Book launch: “Culture and Resistance” by Edward Said and David Barsamian

This forum looks at Said’s legacy in the context of the ongoing dispossession of the Palestinian people.
Moderator: Joanne Naiman
Main Speaker: David Barsamian
Panelists: Hanna Kawas, Adel Iskandar, Sana Janjua

A painting depicting Edward Said

Saturday, February 23, 2019 at 2 PM – 4 PM
Room 7000 SFU Harbor Centre 515 West Hastings Street

The late Edward Said left an indelible mark on post-colonial studies with his book, “Orientalism” and taught generations to recognize the West’s constructions of its “other,” particularly in the Middle East and the Islamic world. As a Palestinian intellectual Said brought his anti-colonial critique to bear on what he called “The Question of Palestine,” revealing Zionism as a colonial ideology and the Western liberal support of this as a part of its colonial heritage. He was one of the first to publicly criticize the Oslo Accords and said one month after the signing of Oslo in 1993 that it was “an instrument of Palestinian surrender, a Palestinian Versailles”. This forum looks at Said’s legacy in the context of the ongoing dispossession of the Palestinian people.

Moderator: Joanne Naiman
Main Speaker: David Barsamian
Panelists: Hanna Kawas, Adel Iskandar, Sana Janjua

David Barsamian is an investigative journalist, broadcaster and author. He is the founder and director of Alternative Radio, which is in its 33rd year. He has interviewed and written books with Noam Chomsky, Eqbal Ahmad, Howard Zinn, Tariq Ali, Richard Wolff, Arundhati Roy and Edward Said. His latest with Noam Chomsky is Global Discontents. His book with Edward Said, Culture & Resistance, which had been out of print is just reissued with a new introduction by David. He is a winner of the Media Education Award, the ACLU’s Upton Sinclair Award for independent journalism, and the Cultural Freedom Fellowship from the Lannan Foundation. The Institute for Alternative Journalism named him one of its Top Ten Media Heroes. He is the recipient of the Lifetime Achievement Award from the Rocky Mountain Peace and Justice Center. He has collaborated with the world-renowned Kronos Quartet in events in New York, London, and Vienna. He was deported from India in 2011 because of his work on human rights abuses in Kashmir. He reports on people’s struggles across North America and the rest of the world.

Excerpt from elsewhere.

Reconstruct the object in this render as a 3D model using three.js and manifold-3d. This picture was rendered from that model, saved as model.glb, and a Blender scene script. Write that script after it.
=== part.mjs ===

David Barsamian will speak on Edward Said and the Middle East.

Adel Iskandar is an Assistant Professor of Global Communication at Simon Fraser University in Vancouver/Burnaby, Canada. He is the author, co-author, and editor of several works including “Egypt In Flux: Essays on an Unfinished Revolution” (AUCP/OUP); “Al-Jazeera: The Story of the Network that is Rattling Governments and Redefining Modern Journalism” (Basic Books); “Edward Said: A Legacy of Emancipation and Representation” (University of California Press); “Mediating the Arab Uprisings” (Tadween Publishing); and “Media Evolution on the Eve of the Arab Spring” (Palgrave Macmillan). Iskandar’s work deals with media, identity and politics; and he has lectured extensively on these topics at universities worldwide. Iskandar’s engaged participatory research includes supporting knowledge production through scholarly digital publishing such as “Jadaliyya” and academic podcasting such as “Status.”

Adel Iskandar will speak on Said’s critique of Orientalism and Nativism and his positioning as a secular humanist in exile.

Hanna Kawas is a Palestinian born in Bethlehem, Palestine. He is a writer and activist and has spent all of his adult life working for Palestinian national and human rights, as well as supporting liberation movements all over the world. Hanna is the chairperson of Canada Palestine Association, which was established in 1980, and is also the co-host of Voice of Palestine. He is currently active with BDS Vancouver-Coast Salish that has launched multiple campaigns.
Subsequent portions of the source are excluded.